Between unilateral cameras and cameras shared with the main HD show, the 4K HDR production had
15 cameras at its disposal, primarily Sony HDC-4300’s. CBS also upgraded the RF HDR camera covering the final three holes to a Sony HDC-3500, which dramatically enhanced its capabilities compared with the Sony PXW-Z450 ENG camera used in last year’s RF system. The 4K HDR production also featured Toptracer, ARL Virtual Eye, and Pinpoint Wind technology on all three holes.
The major new addition to this year’s 4K HDR coverage was a 1080p HDR blimp camera, delivering pristine aerial shots of Bethpage (the camera is converted to SDR for the HD show).

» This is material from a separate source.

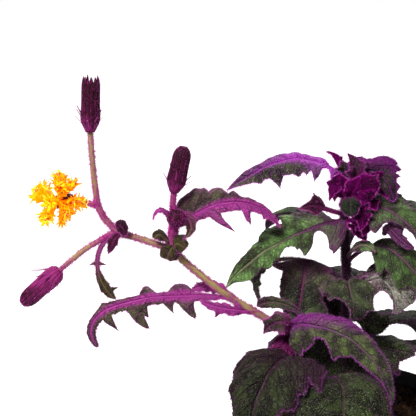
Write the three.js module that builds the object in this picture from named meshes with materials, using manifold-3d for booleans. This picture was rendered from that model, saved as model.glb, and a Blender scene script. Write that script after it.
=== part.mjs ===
// A purple passion plant in a round nursery pot, in millimetres, +Z up.
// The origin is the centre of the pot's base, on the ground. +X is to the right
// and +Y away from the viewer.
import * as THREE from "three";
import { mergeVertices } from "three/addons/utils/BufferGeometryUtils.js";
import Module from "manifold-3d";

const wasm = await Module();
wasm.setup();

// Driving dimensions of the pot and its soil
const POT = {
  height: 80,
  rimRadius: 46,
  baseRadius: 31.5,
  wall: 1.6,
  floor: 2,
  bandHeight: 11,
  bandStep: 1.6,
  bead: 1.2,
  footBevel: 1,
  drainHoles: 6,
  drainRadius: 3.5,
  drainCircle: 22,
  drainSides: 10,
  sides: 36,
};
const SOIL = { top: 73, crown: 1.6, rings: 2 };
const GAP = 0.3;

// Driving dimensions of the plant
const STEM_RADIUS = { main: 1.8, side: 1.6, flowering: 1.4, peduncle: 0.9 };
const LEAF_THICKNESS = 0.8;
const STALK_RADIUS = 1.0;
const TIP_HALF_WIDTH = 0.25;
const EDGE_THINNING = 0.6;
const STALK_FADE = { start: 1.3, shortest: 0.05 };
const STEM_SIDES = 8;
const STALK_SIDES = 6;
const STEM_STEPS = { main: 10, side: 5, flowering: 20, shoot: 3, stalk: 4 };
const BUD = { radius: 3.5, length: 22, sides: 12 };
const FLOWER = { radius: 12, cupRadius: 3.4, cupLength: 10, florets: 20, spread: 95, seat: 1.3 };
const FLORET = { foot: 0.5, mouth: 1.8, sides: 4, inset: 1.2, short: 1 };
const DISC_SIDES = 10;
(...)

“Having native HDR on the 4K show today is really going to make a difference,” said Francis. “Those are the enhancements that we’re working towards for HDR, to make it the complete show that our production teams and everyone comes to expect, like they were doing the main show.”

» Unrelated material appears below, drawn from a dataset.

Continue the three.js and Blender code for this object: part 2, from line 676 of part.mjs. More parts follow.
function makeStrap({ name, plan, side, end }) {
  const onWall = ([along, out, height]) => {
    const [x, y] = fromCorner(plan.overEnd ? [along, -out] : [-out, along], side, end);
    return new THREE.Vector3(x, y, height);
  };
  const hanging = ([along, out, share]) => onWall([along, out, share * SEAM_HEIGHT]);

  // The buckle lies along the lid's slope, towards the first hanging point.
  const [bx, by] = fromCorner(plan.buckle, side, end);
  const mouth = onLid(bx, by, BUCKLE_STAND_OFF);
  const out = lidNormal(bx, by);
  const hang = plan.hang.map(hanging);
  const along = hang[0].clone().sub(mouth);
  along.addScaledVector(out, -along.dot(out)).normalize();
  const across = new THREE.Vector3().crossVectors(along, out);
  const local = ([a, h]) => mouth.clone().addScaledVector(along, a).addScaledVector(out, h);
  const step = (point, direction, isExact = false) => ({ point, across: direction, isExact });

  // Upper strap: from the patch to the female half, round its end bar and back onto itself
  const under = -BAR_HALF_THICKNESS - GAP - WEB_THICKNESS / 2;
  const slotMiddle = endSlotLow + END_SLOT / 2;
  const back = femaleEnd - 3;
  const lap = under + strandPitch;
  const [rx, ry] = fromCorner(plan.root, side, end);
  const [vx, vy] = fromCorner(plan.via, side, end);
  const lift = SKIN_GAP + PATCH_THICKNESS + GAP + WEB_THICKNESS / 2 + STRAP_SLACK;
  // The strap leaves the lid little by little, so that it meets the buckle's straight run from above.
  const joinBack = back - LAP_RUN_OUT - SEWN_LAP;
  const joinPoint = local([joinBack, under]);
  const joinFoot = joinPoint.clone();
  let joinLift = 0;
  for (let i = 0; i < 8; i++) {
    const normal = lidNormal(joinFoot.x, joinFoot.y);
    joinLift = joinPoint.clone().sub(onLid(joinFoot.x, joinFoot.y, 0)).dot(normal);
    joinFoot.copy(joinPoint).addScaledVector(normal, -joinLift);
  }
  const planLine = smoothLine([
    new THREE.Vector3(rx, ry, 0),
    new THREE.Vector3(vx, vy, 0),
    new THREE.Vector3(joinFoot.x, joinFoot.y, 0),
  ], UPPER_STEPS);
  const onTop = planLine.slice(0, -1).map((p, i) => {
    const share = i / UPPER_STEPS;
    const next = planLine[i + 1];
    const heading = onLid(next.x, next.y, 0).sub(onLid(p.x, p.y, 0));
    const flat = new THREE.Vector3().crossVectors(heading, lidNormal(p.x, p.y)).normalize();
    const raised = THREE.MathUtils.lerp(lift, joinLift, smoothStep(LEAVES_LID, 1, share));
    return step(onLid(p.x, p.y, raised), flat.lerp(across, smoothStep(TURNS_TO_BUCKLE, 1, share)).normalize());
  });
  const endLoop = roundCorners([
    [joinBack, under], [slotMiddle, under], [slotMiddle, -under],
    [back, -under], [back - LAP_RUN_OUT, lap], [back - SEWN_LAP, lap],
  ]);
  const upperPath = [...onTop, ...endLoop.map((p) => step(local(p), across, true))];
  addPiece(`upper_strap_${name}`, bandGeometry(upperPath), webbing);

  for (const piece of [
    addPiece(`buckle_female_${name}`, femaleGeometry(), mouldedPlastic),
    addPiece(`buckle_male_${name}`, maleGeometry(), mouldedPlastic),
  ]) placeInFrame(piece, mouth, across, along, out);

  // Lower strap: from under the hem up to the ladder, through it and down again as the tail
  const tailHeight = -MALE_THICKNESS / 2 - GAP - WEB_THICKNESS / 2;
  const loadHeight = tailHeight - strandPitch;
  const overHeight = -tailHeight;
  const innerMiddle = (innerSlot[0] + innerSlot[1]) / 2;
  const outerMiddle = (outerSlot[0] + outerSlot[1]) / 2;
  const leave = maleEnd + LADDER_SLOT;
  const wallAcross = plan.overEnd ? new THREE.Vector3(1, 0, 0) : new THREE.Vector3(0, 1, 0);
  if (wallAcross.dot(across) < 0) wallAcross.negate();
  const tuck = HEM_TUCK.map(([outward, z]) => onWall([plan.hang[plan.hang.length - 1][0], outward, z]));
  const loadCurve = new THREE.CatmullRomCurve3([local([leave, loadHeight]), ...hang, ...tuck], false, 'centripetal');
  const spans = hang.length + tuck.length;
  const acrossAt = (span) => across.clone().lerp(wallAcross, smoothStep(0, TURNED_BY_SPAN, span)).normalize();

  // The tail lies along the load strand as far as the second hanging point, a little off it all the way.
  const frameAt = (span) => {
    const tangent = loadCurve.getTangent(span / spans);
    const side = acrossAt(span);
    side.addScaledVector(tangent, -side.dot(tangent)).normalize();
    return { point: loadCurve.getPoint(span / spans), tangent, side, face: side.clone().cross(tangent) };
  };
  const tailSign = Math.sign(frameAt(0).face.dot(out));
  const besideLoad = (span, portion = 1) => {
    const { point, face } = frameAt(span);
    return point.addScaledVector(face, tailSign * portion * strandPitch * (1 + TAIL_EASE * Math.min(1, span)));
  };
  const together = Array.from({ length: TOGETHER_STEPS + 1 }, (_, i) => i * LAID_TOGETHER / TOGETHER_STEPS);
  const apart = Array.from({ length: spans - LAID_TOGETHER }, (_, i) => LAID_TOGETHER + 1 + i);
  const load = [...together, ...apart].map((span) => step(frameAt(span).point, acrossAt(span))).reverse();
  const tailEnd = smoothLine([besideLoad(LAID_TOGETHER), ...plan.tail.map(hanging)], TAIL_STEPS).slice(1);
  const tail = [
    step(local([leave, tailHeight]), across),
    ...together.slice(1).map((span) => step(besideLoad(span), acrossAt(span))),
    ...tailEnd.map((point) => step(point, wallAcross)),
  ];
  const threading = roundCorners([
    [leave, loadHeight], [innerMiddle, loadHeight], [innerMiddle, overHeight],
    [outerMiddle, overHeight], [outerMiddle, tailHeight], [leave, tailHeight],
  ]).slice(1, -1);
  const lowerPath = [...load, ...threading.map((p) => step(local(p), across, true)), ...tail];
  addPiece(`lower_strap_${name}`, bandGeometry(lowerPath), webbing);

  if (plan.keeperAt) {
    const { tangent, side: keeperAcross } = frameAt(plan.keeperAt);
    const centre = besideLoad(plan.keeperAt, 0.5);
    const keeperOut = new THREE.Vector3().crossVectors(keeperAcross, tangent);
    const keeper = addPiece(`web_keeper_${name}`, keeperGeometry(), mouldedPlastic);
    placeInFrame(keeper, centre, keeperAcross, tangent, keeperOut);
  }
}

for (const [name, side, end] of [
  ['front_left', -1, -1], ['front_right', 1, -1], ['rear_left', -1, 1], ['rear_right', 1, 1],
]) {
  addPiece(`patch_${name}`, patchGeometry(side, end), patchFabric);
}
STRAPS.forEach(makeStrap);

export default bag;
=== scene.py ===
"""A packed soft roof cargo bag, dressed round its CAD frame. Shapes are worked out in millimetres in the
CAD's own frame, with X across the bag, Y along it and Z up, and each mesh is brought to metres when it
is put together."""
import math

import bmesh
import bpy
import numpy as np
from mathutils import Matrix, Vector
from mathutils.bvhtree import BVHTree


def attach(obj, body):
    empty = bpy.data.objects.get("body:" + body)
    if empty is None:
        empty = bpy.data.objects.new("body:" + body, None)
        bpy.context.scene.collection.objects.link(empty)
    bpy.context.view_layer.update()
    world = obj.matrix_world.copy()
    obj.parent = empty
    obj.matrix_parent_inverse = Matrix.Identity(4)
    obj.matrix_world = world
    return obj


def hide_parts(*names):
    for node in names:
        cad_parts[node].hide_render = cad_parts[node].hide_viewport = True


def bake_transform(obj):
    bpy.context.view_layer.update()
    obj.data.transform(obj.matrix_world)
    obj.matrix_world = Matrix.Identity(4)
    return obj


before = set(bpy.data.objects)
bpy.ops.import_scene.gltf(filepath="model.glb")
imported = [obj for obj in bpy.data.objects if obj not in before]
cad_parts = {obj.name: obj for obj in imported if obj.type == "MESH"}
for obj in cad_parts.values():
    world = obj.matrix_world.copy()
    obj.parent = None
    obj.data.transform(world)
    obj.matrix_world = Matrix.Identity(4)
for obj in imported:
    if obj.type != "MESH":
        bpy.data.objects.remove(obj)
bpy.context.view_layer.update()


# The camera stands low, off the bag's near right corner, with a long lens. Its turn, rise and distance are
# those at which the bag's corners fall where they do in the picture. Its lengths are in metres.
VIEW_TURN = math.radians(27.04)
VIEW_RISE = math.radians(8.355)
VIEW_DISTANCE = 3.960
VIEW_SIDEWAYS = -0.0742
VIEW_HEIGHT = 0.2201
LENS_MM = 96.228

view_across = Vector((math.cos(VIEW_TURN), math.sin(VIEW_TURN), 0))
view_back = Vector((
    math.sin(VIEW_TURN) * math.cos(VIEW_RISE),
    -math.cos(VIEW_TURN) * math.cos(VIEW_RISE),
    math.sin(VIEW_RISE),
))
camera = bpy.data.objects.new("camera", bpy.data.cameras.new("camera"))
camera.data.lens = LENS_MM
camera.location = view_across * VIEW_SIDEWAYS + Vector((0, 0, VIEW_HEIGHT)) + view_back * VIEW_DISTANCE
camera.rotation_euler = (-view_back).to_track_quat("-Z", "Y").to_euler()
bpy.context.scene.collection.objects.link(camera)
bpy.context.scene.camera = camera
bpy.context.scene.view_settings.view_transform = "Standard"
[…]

2020 on the horizon: Launching ESPN partnership at Harding Park
Next year, CBS will begin a new 11-year rights deal for the PGA Championship, but its partner at the compound will be different. After 29 years, Turner Sports will no longer be part of the PGA Championship proceedings, and ESPN will take over.
“We love our Turner family, and we’re extremely proud of what we’ve accomplished together, but we’re very excited about new challenges ahead with ESPN,” said Power. “Also, the PGA of America starts planning their events multiple years out, so we’re already talking to them about Kiawah [Island Golf Resort in 2021].
“We’re always just trying stay ahead of it and figure out where all the technology is going, because, every year, we try to tee up as much as we can for our production team. What’s new? What makes sense to bring back? What can we do to enhance what we’re currently doing to help with the storytelling?”